В повести Ю. Сбитнева «Охота на лося» антропоморфизм в изображении лося проявляется в том, что ему не пришлось биться за самку, оспаривая «свое право на нее у таких же сильных и красивых, как сам он, не пришлось вступать в бои, сшибаясь в смертельной схватке ветвистыми и могучими рогами. Ни его, ни чужая кровь не пролилась на траву, не брызнула из распоротой вены… ни он и никто другой, побежденный, не бежал прочь и не падал ниц с тяжелым храпом» (Сбитнев 1983: 121). В этом отрывке речь идет об извечном природном законе. Однако лось, оказавшийся, как и его семья, жертвой охотников, «нравственнее» их. Он очеловечивается писателем, а его чувство к «ней» поэтизируется: он предчувствует ее появление и готов к нему. «Что-то оборвалось внутри, натянутое до того ожиданием, и он заволновался, закопытил землю, легко побежал…» (Сбитнев 1983: 17).
Животные в прозе Ч. Айтматова символизируют природу. Взаимосвязью «человек – животное» автор подчеркивает их генетическое родство.
Современная литература стремится преодолеть укрепившееся в XX веке заблуждение о человеке как царе природы, о необходимости покорять и преобразовывать природу. Ей «возвращается» ее подлинный лик. Вечна и беспредельна «великая Сары-Озекская степь». «Степь огромна, а человек невелик. Степь безучастна, ей все равно, худо ли, хорошо ли тебе, принимай ее такую, какая она есть» (Айтматов 1983: 207). И мелок человек «перед лицом великой неумолимой степи» со своими терзаниями, суетой, мыслями о выгоде.
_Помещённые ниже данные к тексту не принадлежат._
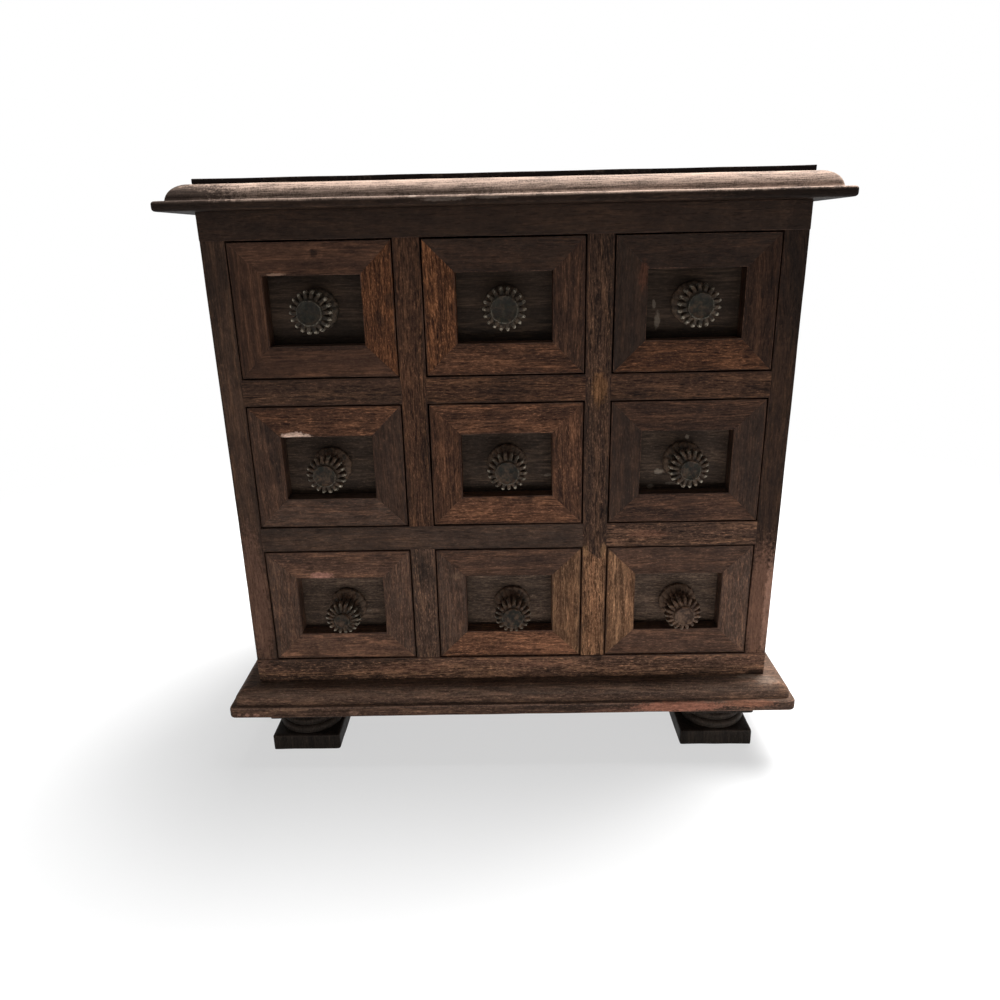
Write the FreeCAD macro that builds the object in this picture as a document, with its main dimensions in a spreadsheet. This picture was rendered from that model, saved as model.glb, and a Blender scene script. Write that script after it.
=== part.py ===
import FreeCAD
import Part
import math
import os
import Sketcher
from FreeCAD import Placement, Rotation, Vector

# A tabletop chest of nine small spice drawers, made of dark hardwood, with iron knobs.
# +Z is up, the drawers face -Y, and the origin is on the floor under the middle of the chest.
# Every piece is built from the sizes in the sheet "Sizes" and the places in "Layout".

doc = FreeCAD.newDocument("SpiceDrawerCabinet")
sheet = doc.addObject("Spreadsheet::Sheet", "Sizes")
layout = doc.addObject("App::VarSet", "Layout")

# Driving sizes, in millimetres, and one count
sizes = {
    # Carcass
    "body_depth": 180.0,
    "side_thickness": 10.5,
    "back_thickness": 5.0,
    "back_rebate": 5.0,
    "shelf_thickness": 6.0,
    "shelf_housing": 3.0,
    "partition_thickness": 11.0,

    # Face frame: three openings, two muntins and two stiles make up the width of the body
    "frame_depth": 14.0,
    "stile_width": 12.3,
    "opening_width": 83.0,
    "opening_height": 69.0,
    "muntin_width": 13.8,
    "cross_rail_height": 14.2,
    "top_rail_height": 14.2,
    "bottom_rail_height": 14.6,
    "rail_proud": 0.6,
    "muntin_housing": 3.5,
    "splice_depth": 7.6,
    "splice_offset": 3.0,

    # Top: a board with a moulded edge, and the thin panel laid on it
    "top_overhang": 16.0,
    "top_side_overhang": 15.4,
    "top_edge_height": 4.8,
    "top_ledge": 5.0,
    "top_ovolo_run": 9.0,
    "top_ovolo_rise": 7.8,
    "top_panel_thickness": 2.6,

    # Base board, with a moulded edge of the same kind
    "base_overhang": 16.0,
    "base_side_overhang": 15.4,
    "base_edge_height": 6.9,
    "base_ledge": 3.2,
    "base_ovolo_run": 6.4,
    "base_ovolo_rise": 8.7,
    "board_edge_round": 1.4,

    # Feet: square blocks above and below, two turned rings and a neck between them
    "foot_side": 41.5,
    "foot_inset": 17.8,
    "foot_corner_chamfer": 1.8,
    "foot_block_height": 10.4,
    "foot_cap_height": 12.8,
    "foot_lower_ring_radius": 19.8,
    "foot_lower_ring_height": 5.0,
    "foot_upper_ring_radius": 18.2,
    "foot_upper_ring_height": 4.3,
    "foot_ring_bulge": 2.0,
    "foot_ring_bevel": 1.5,
    "foot_neck_radius": 16.0,
    "foot_neck_height": 2.8,

    # Drawers
    "strip_width": 16.4,
    "strip_thickness": 9.4,
    "front_panel_thickness": 7.0,
    "drawer_side_thickness": 6.0,
    "drawer_side_height": 50.0,
    "drawer_bottom_thickness": 3.5,
    "drawer_length": 156.0,

    # Knobs: fluted castings on a stud that a nut holds inside the drawer
    "knob_length": 21.8,
    "knob_base_radius": 10.3,
    "knob_base_thickness": 1.8,
    "knob_neck_radius": 7.4,
    "knob_neck_place": 6.4,
    "knob_rim_radius": 11.2,
    "knob_rim_back": 14.6,
    "knob_rim_thickness": 3.0,
    "knob_teeth": 18,
    "knob_notch_depth": 2.4,
    "knob_face_radius": 7.4,
    "knob_face_height": 2.2,
    "knob_face_margin": 0.15,
    "stud_radius": 2.0,
    "stud_end": 1.2,
    "nut_width": 7.0,
    "nut_thickness": 3.2,
    "knob_drop_top_row": 0.0,
    "knob_drop_middle_row": 1.2,
    "knob_drop_bottom_row": 3.6,
    "knob_shift_bottom_row": 1.8,

    # Clearances, and how far a cut runs past the wood
    "front_gap": 0.6,
    "side_gap": 0.8,
    "running_gap": 0.3,
    "mitre_gap": 0.12,
    "stud_hole_play": 0.25,
    "thread_play": 0.05,
    "trim_margin": 3.0,
}
for row, (name, value) in enumerate(sizes.items(), 1):
    sheet.set("A%d" % row, name)
    sheet.set("B%d" % row, str(value))
    sheet.setAlias("B%d" % row, name)


def derive(name, expression):
    """Add a size or place that follows from others."""
    layout.addProperty("App::PropertyFloat", name, "Derived")
    layout.setExpression(name, expression)


# Heights, from the floor up
derive("lower_ring_top", "Sizes.foot_block_height + Sizes.foot_lower_ring_height")
derive("upper_ring_top", "Layout.lower_ring_top + Sizes.foot_upper_ring_height")
derive("foot_cap_bottom", "Layout.upper_ring_top + Sizes.foot_neck_height")
derive("base_bottom", "Layout.foot_cap_bottom + Sizes.foot_cap_height")
derive("base_thickness", "Sizes.base_edge_height + Sizes.base_ovolo_rise")
derive("body_bottom", "Layout.base_bottom + Layout.base_thickness")
derive("pitch_z", "Sizes.opening_height + Sizes.cross_rail_height")
derive("first_opening_bottom", "Layout.body_bottom + Sizes.bottom_rail_height")
derive("top_rail_bottom", "Layout.first_opening_bottom + 2 * Layout.pitch_z + Sizes.opening_height")
derive("body_top", "Layout.top_rail_bottom + Sizes.top_rail_height")
derive("body_height", "Layout.body_top - Layout.body_bottom")
derive("top_thickness", "Sizes.top_edge_height + Sizes.top_ovolo_rise")
derive("top_face", "Layout.body_top + Layout.top_thickness")
derive("lower_cross_rail_bottom", "Layout.first_opening_bottom + Sizes.opening_height")
derive("lower_cross_rail_top", "Layout.first_opening_bottom + Layout.pitch_z")

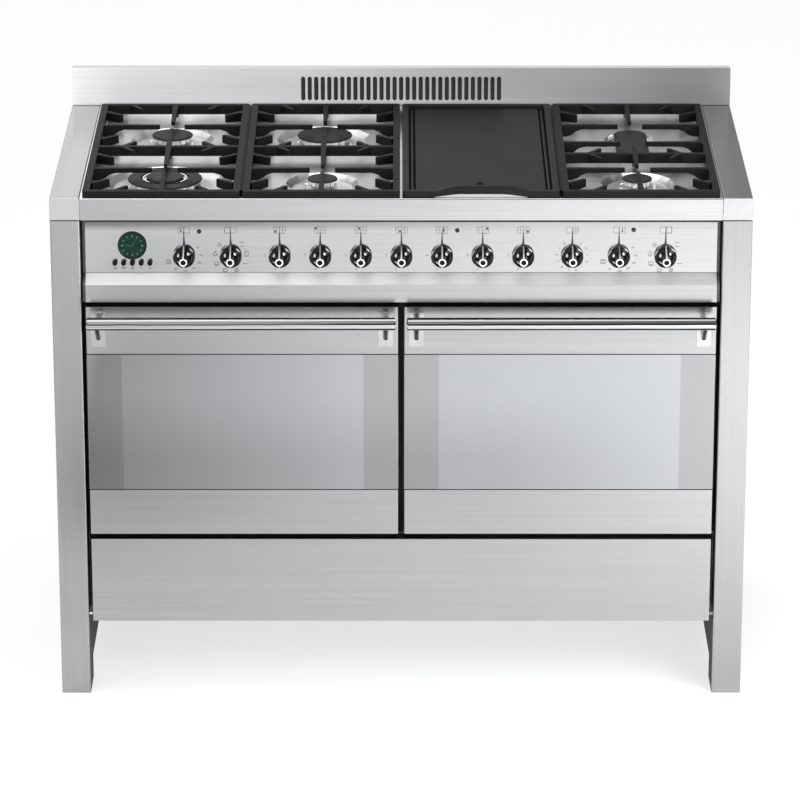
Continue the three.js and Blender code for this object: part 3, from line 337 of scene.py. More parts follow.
# Painted highlights on a knob, as (the direction they face, least cosine to it)
KNOB_PAINTED_GLINTS = (((-0.80, -0.42, 0.42), 0.975), ((-0.55, -0.62, -0.56), 0.978),
               ((0.62, -0.42, 0.66), 0.985))
PAINTED_GLINT_EDGE = 0.012


def tube_chrome(name):
    """Chrome of the round handles, with painted reflections: the bands that a studio leaves along
    a bright bar, painted into its colour by the normal's height.
    """
    look = Look(name, steel(0.52), metallic=1.0, roughness=0.05)
    wobble = look.ranged(look.noise(14, 1, (1, 0.2, 0.2)), -0.03, 0.03, 0.3, 0.7)
    _, _, upward = look.split(look.normal)
    reflection_bands = look.node("ShaderNodeValToRGB")
    stops = reflection_bands.color_ramp.elements
    while len(stops) < len(HANDLE_PAINTED_REFLECTIONS):
        stops.new(0.5)
    for stop, (height, tone) in zip(stops, HANDLE_PAINTED_REFLECTIONS):
        stop.position = (height + 1) / 2
        stop.color = (*toned(look.color, tone), 1)
    look.feed(look.ranged(look.math("ADD", upward, wobble), 0, 1, -1, 1), reflection_bands.inputs["Fac"])
    look.feed(reflection_bands.outputs["Color"], look.shader.inputs["Base Color"])
    look.vary_roughness(look.noise(25, 4, (0.2, 1, 1)), 0.035, 0.08)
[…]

Вечно звездное небо. Вечна жизнь в степи под ним. Степь – это еще и мера человеческого духа. Рядом с нею познается человек, проверяется на стойкость духа и нравственное здоровье. «Великие, безбрежные пространства… сарозеков оглушили Едигея… И как потом понял Едигей, только тот мог остаться один на один с безмолвием сарозеков, кто способен был соразмерить величие пустыни с собственным духом» (Айтматов 1983: 257).
Издали среди сарозеков «пробегающие в ту и другую сторону поезда» кажутся игрушечными. Природные «творения» исполнены гармонии, величия, красоты. «…Воздух был первозданной чистоты, другой такой девственный мир найти было трудно…» (Айтматов 1983: 264). Буранный Каранар – «самый красивый верблюд на свете» (Айтматов 1983: 267). Золотой мекре – «могучая и красивая рыба» (Айтматов 1983: 399). В романе «И дольше века длится день» нет противопоставления природного – человеческому. И в цельной личности Едигея природное и духовное слиты воедино. Герой-философ, он «объемлет» времена и пространства, далекое прошлое и близкое будущее, у него есть безошибочные нравственные ориентиры и философское мировидение, которые помогают занять свое «место» на земле и держаться за него, иметь собственное понимание жизни, истории, быть свободным человеком. Герой Ч. Айтматова размышляет о жизни и смерти, об отношении человека к смерти, о молитвах, «венчающих познания людей от века» в череде бытия и небытия, достойно провожающих человека в другой мир.
«Для них все важно на свете, кроме смерти», – думает Едигей о людях, подобных Сабитжану. «Если смерть для них ничто, то, выходит, и жизнь цены не имеет. В чем же смысл, для чего и как они живут там» (Айтматов 1983: 221). Герой Айтматова размышляет о смерти и вновь возвращается к раздумьям о жизни: «Что же это – и смерть не смерть, и горе не горе!» (Айтматов 1983: 233). Отношение Едигея к смерти исполнено мудрости, у него нет страха перед нею. Он более других осознает свой долг и ответственность перед Казангапом, ему важно напомнить молодым, как хоронили усопших их предки. «Коли люди рождаются, то и хоронить приходится» (Айтматов 1983: 247). Для него смерть и рождение связаны и неотделимы. Пониманием этого обусловлено особое отношение к жизни, к собственному пути, к тем, кто рядом.
Тема «человек и природа» имеет в романе и чисто экологический аспект. В нем речь идет об оскудении некогда щедрой природы: меняется климат, преобразуется облик сарозеков, «исчезает, иссыхает Арал», а с ним и те «редкие животные, уже исчезнувшие в других местах», но еще сохранившиеся на Аральских островах. И по контрасту с делами земными автор характеризует заботы лесногрудцев, думающих о далеком будущем. Устройство жизни на планете с символическим названием «Лесная Грудь» – это один из вариантов решения экологической проблемы на Земле, не говоря уже о «подсказываемых» писателем решениях политических вопросов. Айтматовская утопия – это некий эталон возможного жизнеустройства на Земле.